The Jobu group was expanded in 1959 with the Larvik company Istral, which produced trailers and transport equipment for forestry. In 1967 the founders wanted to scale back, while the company needed to strengthen its finances to invest more in exports, and the solution was found by Christiania Spigerverk taking over the share majority and placing its own people in the daily management, the founders keeping board seats and a continued role as technical consultants for new products. When the Spigerverk merged with Elkem to form Elkem Spigerverket in 1971, the Jobu group also became part of the group.
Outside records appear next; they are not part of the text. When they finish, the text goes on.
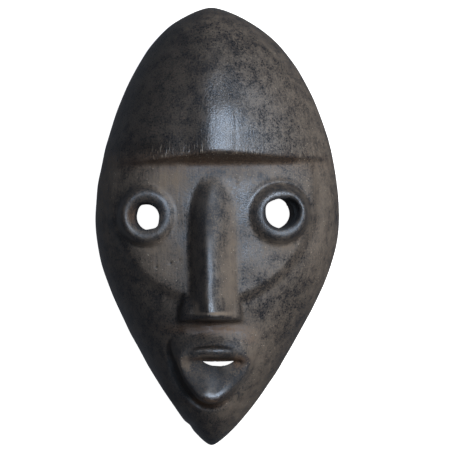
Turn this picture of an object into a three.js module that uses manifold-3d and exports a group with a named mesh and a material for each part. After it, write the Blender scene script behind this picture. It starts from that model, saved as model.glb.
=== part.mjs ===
import * as THREE from "three";
import { mergeVertices } from "three/addons/utils/BufferGeometryUtils.js";
import Module from "manifold-3d";

// A West African face mask, carved and hollowed from one block of dark hardwood, in millimetres.
// It lies on its flat back rim: +Z comes out of the face and +Y runs up the forehead.
// The origin is on the plane of the rim, under the middle of the outline.

const wasm = await Module();
wasm.setup();

// Block: the outline runs from the tip of the crown to the tip of the chin.
const LENGTH = 250;
const CROWN_RUN = 120; // from the tip of the crown down to the widest line
const LEFT_REACH = 66.6; // from the carver's centre line out to each edge
const RIGHT_REACH = 72.6;

// Heights of the carved front over the plane of the rim, along the centre line.
const FACE_DEPTH = 50;
const FOREHEAD_DEPTH = 63;
const FOREHEAD_KEEL = 4; // the soft ridge that runs up the middle of the forehead
const KEEL_BLUNT = 0.12; // half-width of its rounding, as a share of the half-width of the mask
const TEMPLE = 0.8; // share of the half-width where the forehead starts to sink to the flank

// Walls that the hollowing leaves.
const RIM_WALL = 8.5;
const CROWN_WALL = 10;
const CHIN_WALL = 18;
const FACE_WALL = 11;
const FOREHEAD_WALL = 12;

// Brow: the forehead ends in a slanting cut that drops to the plane of the eyes.
const BROW_FROM_TOP = 90.5;
const BROW_RISE = 2.5; // how much higher the brow line ends on the right
const LEDGE_SLOPE = 1.45; // height over width of the slanting cut
const LEDGE_LEAST = 1; // width of the cut where it dies out at the temples

// Cheeks: the plane of the eyes ends below in a low step along an arc.
const CHEEK_STEP = 2.2;
const CHEEK_STEP_WIDTH = 8;
const CHEEK_ARC = { fromTop: 105, reach: 59, run: 62 };

// Nose: a sharp-backed wedge with two wings and a flat base.
const NOSE_FROM_TOP = 98;
const NOSE_LENGTH = 79.5;
const NOSE_ROOT_HALF = 4.8;
const NOSE_HALF = 14.2;
const NOSE_RIDGE_LEFT = 3.6; // the ridge lies to the left of the middle of the nose
const NOSE_WING = 3.4; // how far each wing stands out beyond the side
const NOSE_RISE = 20; // height of the tip over the face
const NOSE_FOOT = 3; // height of the side where it meets the cheek
const NOSE_TIP_DROP = 5;

// Eyes: round tubes that stand out of the face and lean outwards.
// Radii: foot of the ring, crest of its lip, and the hole at the bottom of the bowl.
const LEFT_EYE = { x: -39.3, fromTop: 119.2, lean: -6, foot: 15, crest: 12.1, hole: 7.3 };
const RIGHT_EYE = { x: 37, fromTop: 118, lean: 13, foot: 14.4, crest: 11.7, hole: 8.1 };
const EYE_LIP = 2.2; // from the crest in to the mouth of the bowl
const EYE_HEIGHT = 5.5; // crest over the face
const EYE_BOWL = 8; // from the crest down to the narrow hole
const EYE_STRETCH = 1.08; // taller than wide

// Mouth: two lips around a slit. Each ring of the lips is given from the middle of the slit.
const MOUTH = { x: -1.8, fromTop: 198.3 };
const SLIT = { from: -6.9, to: 11.7, height: 4.4 };
const LIP_RINGS = [
  // foot, under the surface of the face
  { left: 24.7, right: 24.7, corner: 7.1, top: 16.8, bottom: 25.8, rise: [-4, -4, -4] },
  // top of the outer wall: none above the upper lip, tall round the lower one
  { left: 23.8, right: 23.6, corner: 6.6, top: 14.8, bottom: 25.2, rise: [0.4, 5.5, 9] },
  // crease over the roll of the upper lip
  { left: 21.4, right: 21.9, corner: 5.6, top: 7.4, bottom: 22.4, rise: [7.4, 8.6, 14] },
  // crest of both lips
  { left: 19, right: 20.4, corner: 4, top: 5, bottom: 19.6, rise: [11.2, 8.6, 14] },
  // edge where the upper lip turns in, and the inner edge of the lower lip
  { left: 15.8, right: 18.2, corner: 1.4, top: 1.4, bottom: 15.5, rise: [10, 7, 11.5] },
  // mouth of the slit
  { left: 9, right: 13.8, corner: -0.6, top: 0.6, bottom: 5.4, rise: [5, 4, 4.5] },
];
const LIP_LEAN = -2.7; // the point of the lower lip lies to the left of the corners

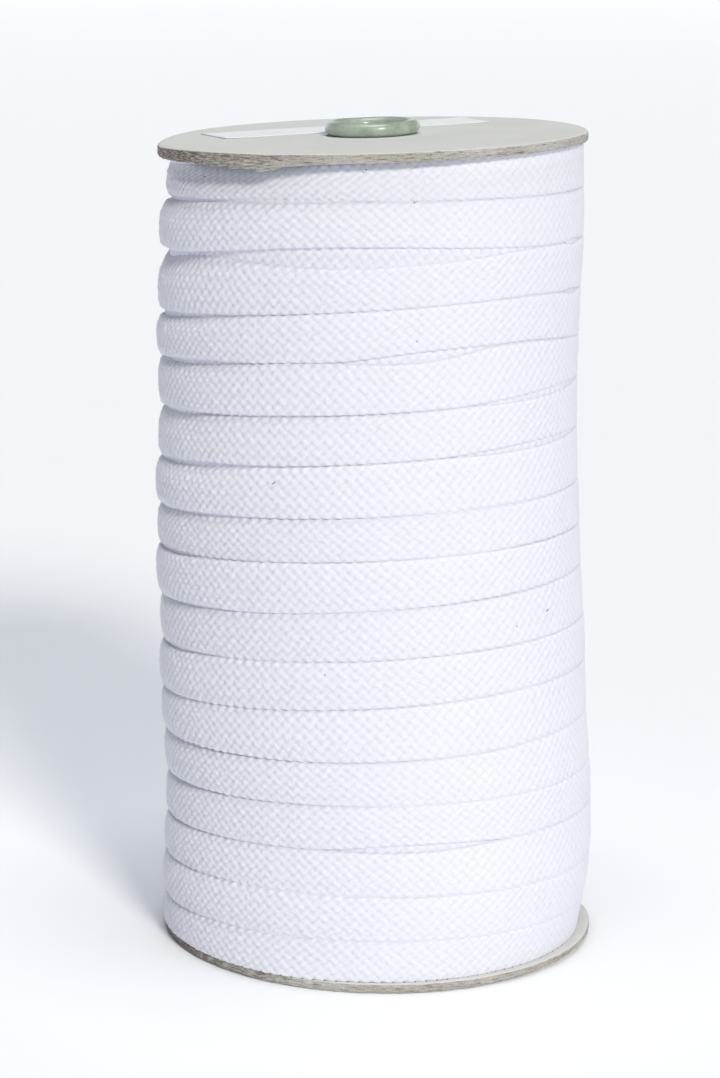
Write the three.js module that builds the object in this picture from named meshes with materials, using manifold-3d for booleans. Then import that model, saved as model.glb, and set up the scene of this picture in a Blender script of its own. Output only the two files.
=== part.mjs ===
// A tall spool of flat braided drawstring cord: two chipboard discs, a plastic core whose top end
// is rolled into a ring, the wound pack of cord, and a bare paper label on the top disc.
// Millimetres, +Z up. The spool stands on its base disc, and the middle of its bounding box is over
// the origin. Angles are counted from the front (-Y), positive towards the right (+X).
import * as THREE from "three";
import { mergeVertices } from "three/addons/utils/BufferGeometryUtils.js";
import Module from "manifold-3d";

const wasm = await Module();
wasm.setup();

// Driving sizes
const CORD_WIDTH = 12; // the flat cord, one turn of which rises by this much round the pack
const CORD_THICKNESS = 2.2;
const HEIGHT = 201.6; // from the floor to the top disc's upper face, at the core
const BOARD = 2.35; // thickness of both discs
const BASE_RADIUS = 54.2;
const TOP_RADIUS = 52.6;
const GAP = 0.3; // between any two pieces

// The core
const BORE = 8.2; // inner radius
const CORE_WALL = 1;
const ROLL = 1.7; // half the width of the rolled end, seen in section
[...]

In April 1979 Jo-Bu was sold to Electrolux, which already controlled chainsaw production through its ownership of Husqvarna, Partner, and Jonsered, as well as Skil in the United States. The aim was structural rationalization, and although both the old and new owners promised in the newspapers that the jobs would be secured, the number of jobs nonetheless fell gradually from 185 in 1979 to 57 at the start of 1982. The employees in Drøbak feared full closure and were proved right: in January 1982 the board of Electrolux decided to gather all Norwegian production at the Tunborg factory near Sarpsborg, the former KPS/Husqvarna stove factory that Electrolux had acquired when it took over Husqvarna in 1977.

The Jobu brand was continued for some years on chainsaws made in Sweden with parts from the factory in Sarpsborg, which produced chainsaw bars for all the group's factories. This last Norwegian production was closed in 2022.